--- Start of Provided material ---

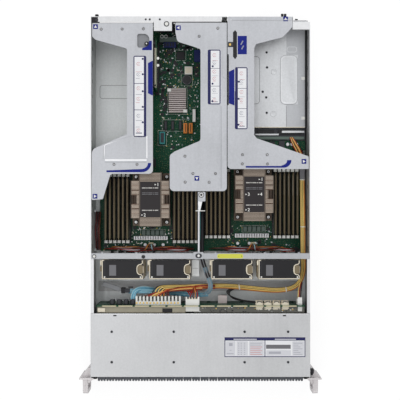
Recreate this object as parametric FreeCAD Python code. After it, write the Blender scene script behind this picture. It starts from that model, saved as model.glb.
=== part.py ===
import FreeCAD, Part
import math
import os

# 2U rack server with its lid off. Millimetres, X across, front towards -Y, Z up.
# Z = 0 is the underside of the chassis, Y = 0 the rear face of the rack ears, X = 0 the middle.

# Rack standard
rack_unit = 44.45
rack_units_high = 2
rack_hole_edge = 6.35
rack_hole_span = 465.1
rack_slot_width = 6.8
rack_slot_length = 10.3
ear_span = 482.6
ear_thick = 3.0
ear_edge_gap = 1.25

# Chassis shell
body_width = 437.0
body_depth = 720.0
body_height = 87.0
sheet = 1.2
wall_flange = 5.0
rear_flange = 10.5
stud_height = 6.5
stud_radius = 3.0
slip = 0.3

# Drive bays
drive_count = 24
drive_pitch = 17.1
divider = 0.5
cage_sheet = 1.0
cage_front = 4.0
cage_depth = 124.0
cover_front = 2.6
cover_depth = 126.0
cover_slot_places = (-170.2, 167.2)
cover_slot_length = 6.0
cover_slot_width = 2.4
cover_slot_inset = 2.8
bezel_reach = 4.0
bezel_depth = 13.0
bezel_gap = 0.4
bezel_ribs = 3
rib_relief = 1.2
carrier_length = 115.0
backplane_place = 142.0
backplane_thick = 2.4
backplane_width = 416.0
socket_length = 12.0

# Handles on the ears
handle_reach = 35.0
handle_bar = 10.0
handle_inset = 5.6
wedge_reach = 14.0
wedge_inset = 5.1
gusset_depth = 18.0
button_radius = 3.2
button_travel = 1.5
button_pitch = 18.0

# Fans
fan_size = 80.0
fan_thick = 35.0
fan_bore = 76.4
fan_middle = 1.2
fan_inner = 61.9
fan_pitch = 94.4
fan_front = 196.6
holder_wall = 1.5
holder_front_gap = 0.2
grip_width = 11.0
grip_height = 9.5
grip_length = 16.0
rotor_hub = 38.0
rotor_gap = 1.0
rotor_length = 25.0
rotor_front_gap = 2.5
blade_count = 7
blade_thick = 1.6
blade_twist = 34.0
shaft_radius = 1.5
stator_depth = 6.0
spoke_width = 3.0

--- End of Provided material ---

Your goal
Print the material verbatim, all of it.

Written solution
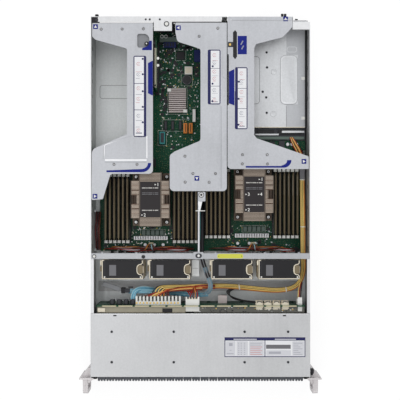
Recreate this object as parametric FreeCAD Python code. After it, write the Blender scene script behind this picture. It starts from that model, saved as model.glb.
=== part.py ===
import FreeCAD, Part
import math
import os

# 2U rack server with its lid off. Millimetres, X across, front towards -Y, Z up.
# Z = 0 is the underside of the chassis, Y = 0 the rear face of the rack ears, X = 0 the middle.

# Rack standard
rack_unit = 44.45
rack_units_high = 2
rack_hole_edge = 6.35
rack_hole_span = 465.1
rack_slot_width = 6.8
rack_slot_length = 10.3
ear_span = 482.6
ear_thick = 3.0
ear_edge_gap = 1.25

# Chassis shell
body_width = 437.0
body_depth = 720.0
body_height = 87.0
sheet = 1.2
wall_flange = 5.0
rear_flange = 10.5
stud_height = 6.5
stud_radius = 3.0
slip = 0.3

# Drive bays
drive_count = 24
drive_pitch = 17.1
divider = 0.5
cage_sheet = 1.0
cage_front = 4.0
cage_depth = 124.0
cover_front = 2.6
cover_depth = 126.0
cover_slot_places = (-170.2, 167.2)
cover_slot_length = 6.0
cover_slot_width = 2.4
cover_slot_inset = 2.8
bezel_reach = 4.0
bezel_depth = 13.0
bezel_gap = 0.4
bezel_ribs = 3
rib_relief = 1.2
carrier_length = 115.0
backplane_place = 142.0
backplane_thick = 2.4
backplane_width = 416.0
socket_length = 12.0

# Handles on the ears
handle_reach = 35.0
handle_bar = 10.0
handle_inset = 5.6
wedge_reach = 14.0
wedge_inset = 5.1
gusset_depth = 18.0
button_radius = 3.2
button_travel = 1.5
button_pitch = 18.0

# Fans
fan_size = 80.0
fan_thick = 35.0
fan_bore = 76.4
fan_middle = 1.2
fan_inner = 61.9
fan_pitch = 94.4
fan_front = 196.6
holder_wall = 1.5
holder_front_gap = 0.2
grip_width = 11.0
grip_height = 9.5
grip_length = 16.0
rotor_hub = 38.0
rotor_gap = 1.0
rotor_length = 25.0
rotor_front_gap = 2.5
blade_count = 7
blade_thick = 1.6
blade_twist = 34.0
shaft_radius = 1.5
stator_depth = 6.0
spoke_width = 3.0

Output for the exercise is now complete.